Edward Jenner nace en Berkeley, en mayo 1749. Desde sus primeros años de estudios, su vida se divide en dos intensas pasiones: la gana de saberlo todo, de encontrar las razones, las causas de cuanto acontecía y lo rodeaba. En su otra vertiente, Jenner era un admirador asombrado de la naturaleza, de cómo los hombres la transformaban y la convertían en otras cosas igualmente bellas. Una parte de él quería conocer la vida para contribuir a mejorarla y, por la otra intentaba transmitir sus sentimientos, sus emociones y la interpretación que hacía de la vida de sus contemporáneos.

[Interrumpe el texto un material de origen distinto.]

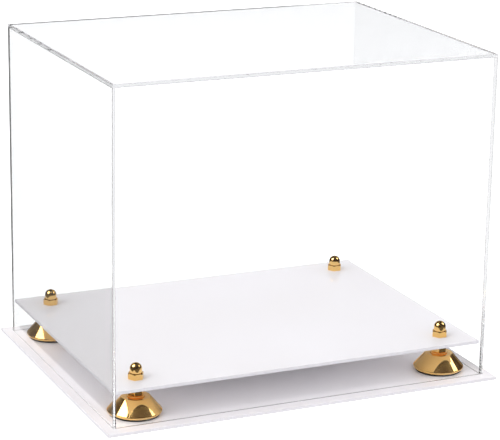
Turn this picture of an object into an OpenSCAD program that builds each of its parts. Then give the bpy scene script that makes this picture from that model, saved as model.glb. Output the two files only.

En la vida de Edward hay nombres fundamentales: primero, a quien podemos considerar su inspiración, la chispa que provocó el estallido del genio: Sarah Nelmer, ordeñadora de vacas. Ella fue quien le dio las palabras mágicas, el “abracadabra” que le abrió las entendederas: “Yo nunca tendré la cara marcada por la viruela, porque ya tuve la viruela bovina”. Eso le dijo la humildísima y sabia mujer que, más que con personas de saber había tenido relación diaria con el ganado vacuno. Fueron esos nobles animales los que dieron su nombre a este milagro al que todavía, esperanzados, convocamos: vacuna. Palabra promesa que nos llega de ese noble e imprescindible animal.
Luego los dos maestros de profesión y de vida: Abraham Ludlow médico de pueblo con el que Jenner a veces era cirujano, pero, antes que nada, boticario. El tercero fue el doctor John Hunter, cirujano y anatomista, de quien Jenner fue alumno predilecto a los 21 años y con quien cultivó una estrecha relación amistosa y profesional que duró lo que la vida. Luego tenemos que anotar una segunda mujer, lady Montagu, quien en Londres enfrentó los prejuicios y la envidia los de ex secretarios de salud de la época, que rechazaban un novedoso proceso curativo llamado “variolización” y que recurría a la inusitada “inoculación” de una persona sana con materia infectada. El 14 de mayo de 1796, Jenner tomó la gran decisión: inoculó al niño de ocho años James Phillips (cuyo nombre deberían llevar muchas escuelas en todos lados) con una materia infectada y vivió. Y con él, millones de personas en el mundo. Se dice que Jenner es el hombre que más vidas humanas ha salvado en la historia.
Hasta aquí este capítulo. No cabe un renglón más. Prometo no olvidar dónde quedó nuestra charla de hoy y recordar además la existencia de otros seres humanos que son algo más que el nombre de una calle: Salk, Pasteur, Fleming, Koch.